**Collected material:**
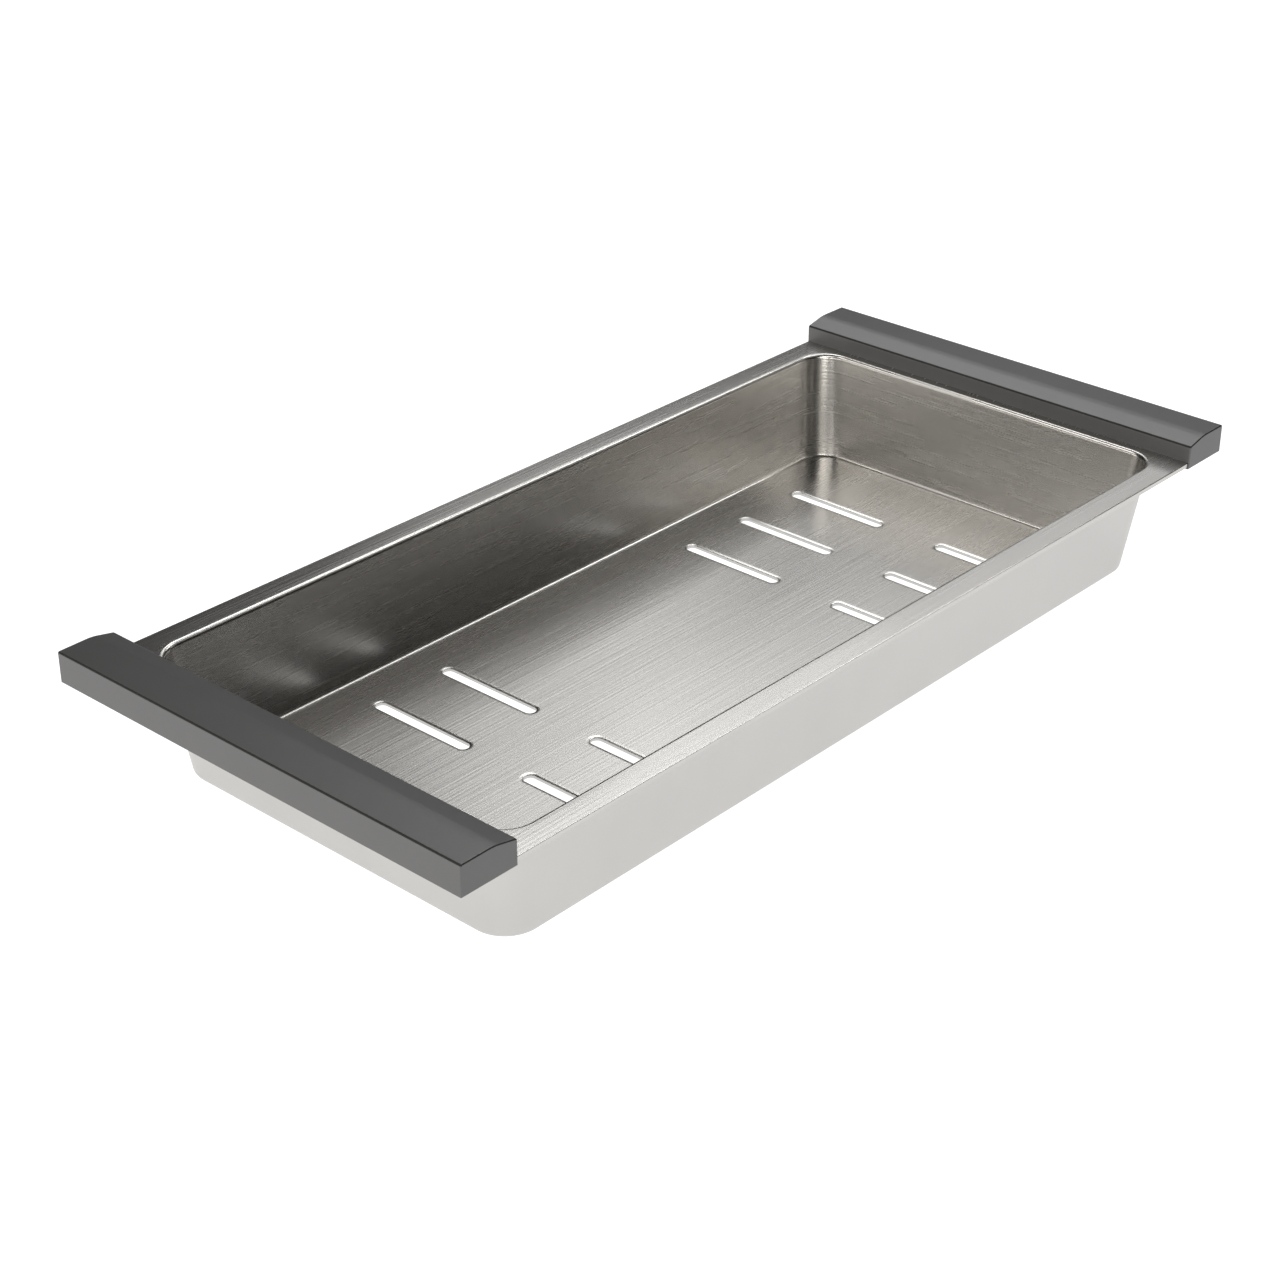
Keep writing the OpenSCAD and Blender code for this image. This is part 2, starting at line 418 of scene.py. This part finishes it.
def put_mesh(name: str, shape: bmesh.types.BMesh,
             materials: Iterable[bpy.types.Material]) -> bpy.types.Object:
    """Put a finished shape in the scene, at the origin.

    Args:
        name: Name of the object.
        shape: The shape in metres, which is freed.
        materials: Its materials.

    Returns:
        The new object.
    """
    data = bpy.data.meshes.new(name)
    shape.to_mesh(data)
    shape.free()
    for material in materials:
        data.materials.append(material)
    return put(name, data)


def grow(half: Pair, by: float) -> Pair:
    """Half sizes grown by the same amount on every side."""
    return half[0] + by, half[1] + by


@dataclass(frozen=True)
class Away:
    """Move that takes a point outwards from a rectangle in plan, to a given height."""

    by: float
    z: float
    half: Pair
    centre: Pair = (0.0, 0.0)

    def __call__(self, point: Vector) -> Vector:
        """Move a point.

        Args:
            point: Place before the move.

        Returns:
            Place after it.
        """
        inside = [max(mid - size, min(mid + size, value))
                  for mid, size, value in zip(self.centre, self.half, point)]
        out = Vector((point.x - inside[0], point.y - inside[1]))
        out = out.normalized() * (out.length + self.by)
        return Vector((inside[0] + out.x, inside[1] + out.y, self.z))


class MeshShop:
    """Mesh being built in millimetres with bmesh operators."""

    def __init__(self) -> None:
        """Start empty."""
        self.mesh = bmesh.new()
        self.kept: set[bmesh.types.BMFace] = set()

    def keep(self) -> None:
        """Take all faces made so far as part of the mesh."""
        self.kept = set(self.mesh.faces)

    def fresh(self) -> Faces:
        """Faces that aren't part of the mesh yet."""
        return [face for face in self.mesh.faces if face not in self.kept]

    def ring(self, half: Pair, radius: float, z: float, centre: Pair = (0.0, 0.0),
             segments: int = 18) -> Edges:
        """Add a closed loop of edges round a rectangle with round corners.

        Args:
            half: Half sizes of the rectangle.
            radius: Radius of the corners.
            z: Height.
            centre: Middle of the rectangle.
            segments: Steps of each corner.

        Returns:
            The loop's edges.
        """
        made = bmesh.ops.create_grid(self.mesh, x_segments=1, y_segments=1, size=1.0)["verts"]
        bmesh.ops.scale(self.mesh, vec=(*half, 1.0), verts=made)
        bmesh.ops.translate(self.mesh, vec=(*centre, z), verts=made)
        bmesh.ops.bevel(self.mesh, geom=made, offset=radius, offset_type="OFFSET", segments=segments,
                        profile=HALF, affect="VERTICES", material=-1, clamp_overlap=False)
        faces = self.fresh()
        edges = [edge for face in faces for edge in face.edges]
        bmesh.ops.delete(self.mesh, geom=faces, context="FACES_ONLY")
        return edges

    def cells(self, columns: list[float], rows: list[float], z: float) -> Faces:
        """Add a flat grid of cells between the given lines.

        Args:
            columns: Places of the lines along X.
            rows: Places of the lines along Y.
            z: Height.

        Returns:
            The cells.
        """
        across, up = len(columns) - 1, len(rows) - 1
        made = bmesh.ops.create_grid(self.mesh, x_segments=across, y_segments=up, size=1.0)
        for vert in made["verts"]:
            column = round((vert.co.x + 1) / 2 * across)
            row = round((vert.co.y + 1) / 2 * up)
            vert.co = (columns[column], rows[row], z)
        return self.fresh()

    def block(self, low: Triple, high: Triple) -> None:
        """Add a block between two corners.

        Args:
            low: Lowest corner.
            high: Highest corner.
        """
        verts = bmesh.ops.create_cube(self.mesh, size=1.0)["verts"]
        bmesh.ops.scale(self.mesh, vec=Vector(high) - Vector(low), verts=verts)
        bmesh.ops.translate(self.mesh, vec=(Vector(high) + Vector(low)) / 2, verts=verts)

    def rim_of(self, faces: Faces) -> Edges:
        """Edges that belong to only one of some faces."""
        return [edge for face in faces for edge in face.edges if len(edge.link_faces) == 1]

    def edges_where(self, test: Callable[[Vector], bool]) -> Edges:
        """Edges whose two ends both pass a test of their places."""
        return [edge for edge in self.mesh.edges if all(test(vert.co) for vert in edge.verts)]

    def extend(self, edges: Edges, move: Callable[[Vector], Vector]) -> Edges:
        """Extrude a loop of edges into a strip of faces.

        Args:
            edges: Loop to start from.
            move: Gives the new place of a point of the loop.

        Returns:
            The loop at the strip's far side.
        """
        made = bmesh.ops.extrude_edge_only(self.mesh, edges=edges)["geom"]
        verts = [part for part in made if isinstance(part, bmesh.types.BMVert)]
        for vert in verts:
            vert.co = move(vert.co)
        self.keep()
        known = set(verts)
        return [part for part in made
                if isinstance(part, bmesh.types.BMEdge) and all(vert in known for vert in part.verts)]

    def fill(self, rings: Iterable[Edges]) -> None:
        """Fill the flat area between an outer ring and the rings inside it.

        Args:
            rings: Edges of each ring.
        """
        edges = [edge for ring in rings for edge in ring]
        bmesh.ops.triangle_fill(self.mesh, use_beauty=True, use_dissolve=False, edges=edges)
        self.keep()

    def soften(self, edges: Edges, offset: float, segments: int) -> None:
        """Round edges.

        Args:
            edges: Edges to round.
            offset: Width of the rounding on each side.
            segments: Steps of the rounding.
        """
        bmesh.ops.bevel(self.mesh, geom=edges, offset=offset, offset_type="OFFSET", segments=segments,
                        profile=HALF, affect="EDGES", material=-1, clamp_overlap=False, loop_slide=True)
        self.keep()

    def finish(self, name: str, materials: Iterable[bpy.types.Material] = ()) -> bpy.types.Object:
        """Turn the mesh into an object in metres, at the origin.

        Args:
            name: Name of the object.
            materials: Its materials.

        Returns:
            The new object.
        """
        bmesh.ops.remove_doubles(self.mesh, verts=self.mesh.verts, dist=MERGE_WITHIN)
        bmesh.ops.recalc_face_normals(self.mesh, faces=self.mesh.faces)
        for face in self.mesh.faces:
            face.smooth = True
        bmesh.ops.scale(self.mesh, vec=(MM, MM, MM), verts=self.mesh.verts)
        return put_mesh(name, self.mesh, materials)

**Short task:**
Restate the listing exactly, starting at its first line and ending at the line where "point: Place before the move." occurs; include both and no other lines.

**The solution:**
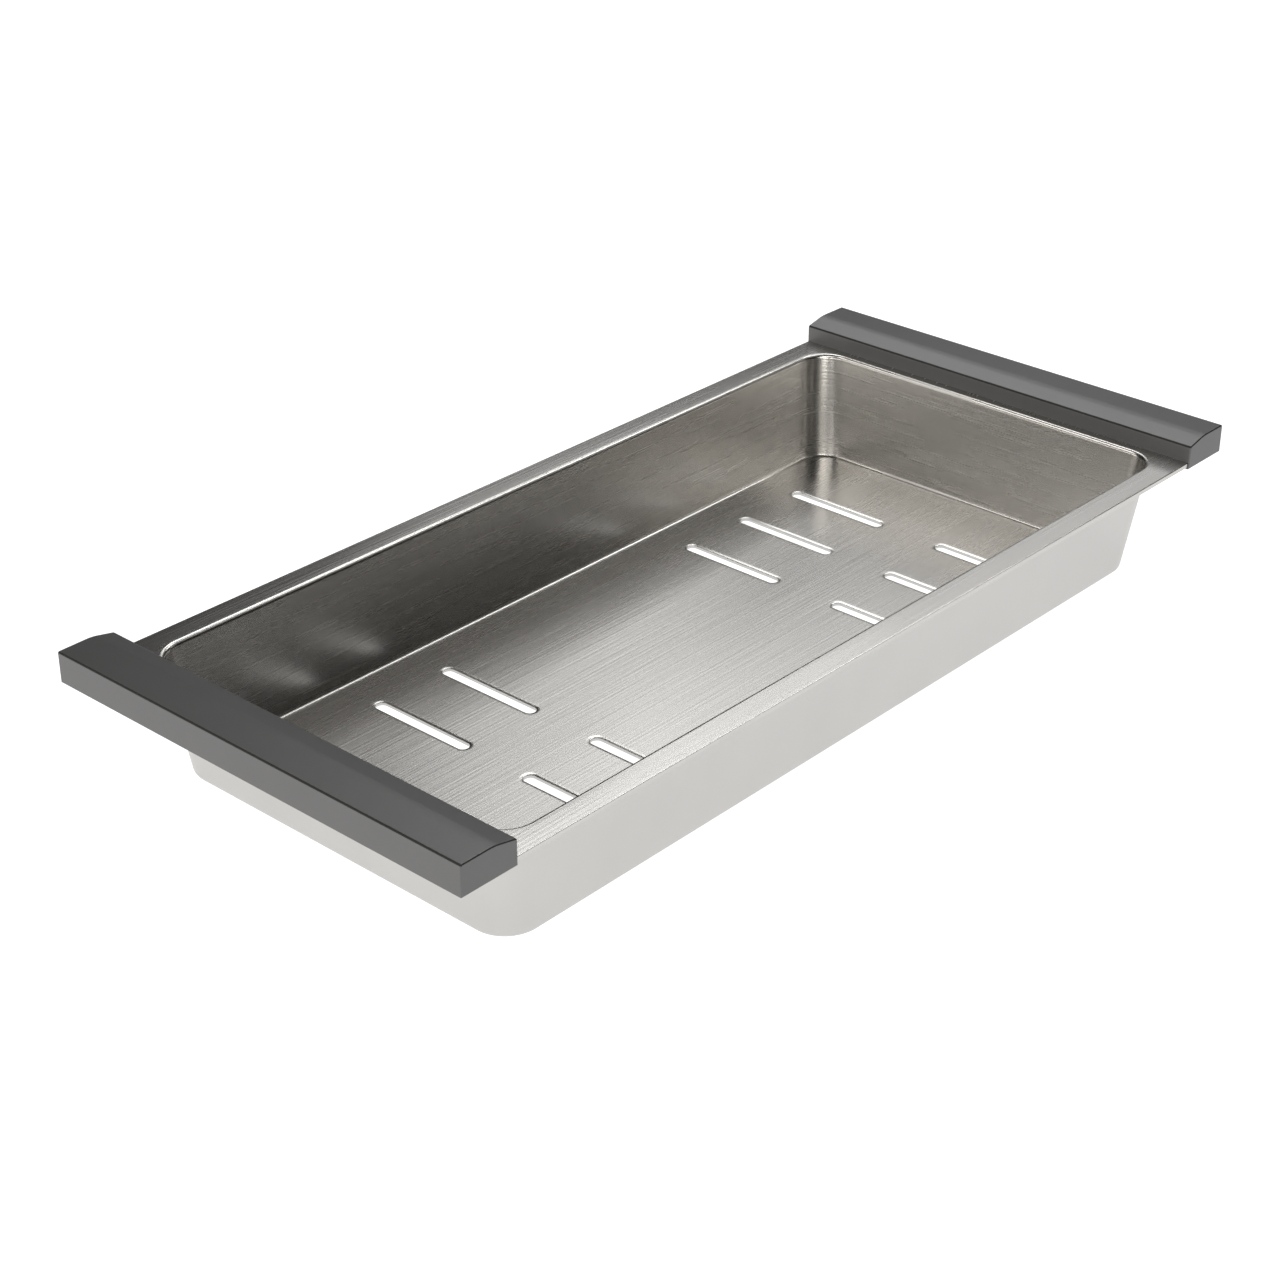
Keep writing the OpenSCAD and Blender code for this image. This is part 2, starting at line 418 of scene.py. This part finishes it.
def put_mesh(name: str, shape: bmesh.types.BMesh,
             materials: Iterable[bpy.types.Material]) -> bpy.types.Object:
    """Put a finished shape in the scene, at the origin.

    Args:
        name: Name of the object.
        shape: The shape in metres, which is freed.
        materials: Its materials.

    Returns:
        The new object.
    """
    data = bpy.data.meshes.new(name)
    shape.to_mesh(data)
    shape.free()
    for material in materials:
        data.materials.append(material)
    return put(name, data)


def grow(half: Pair, by: float) -> Pair:
    """Half sizes grown by the same amount on every side."""
    return half[0] + by, half[1] + by


@dataclass(frozen=True)
class Away:
    """Move that takes a point outwards from a rectangle in plan, to a given height."""

    by: float
    z: float
    half: Pair
    centre: Pair = (0.0, 0.0)

    def __call__(self, point: Vector) -> Vector:
        """Move a point.

        Args:
            point: Place before the move.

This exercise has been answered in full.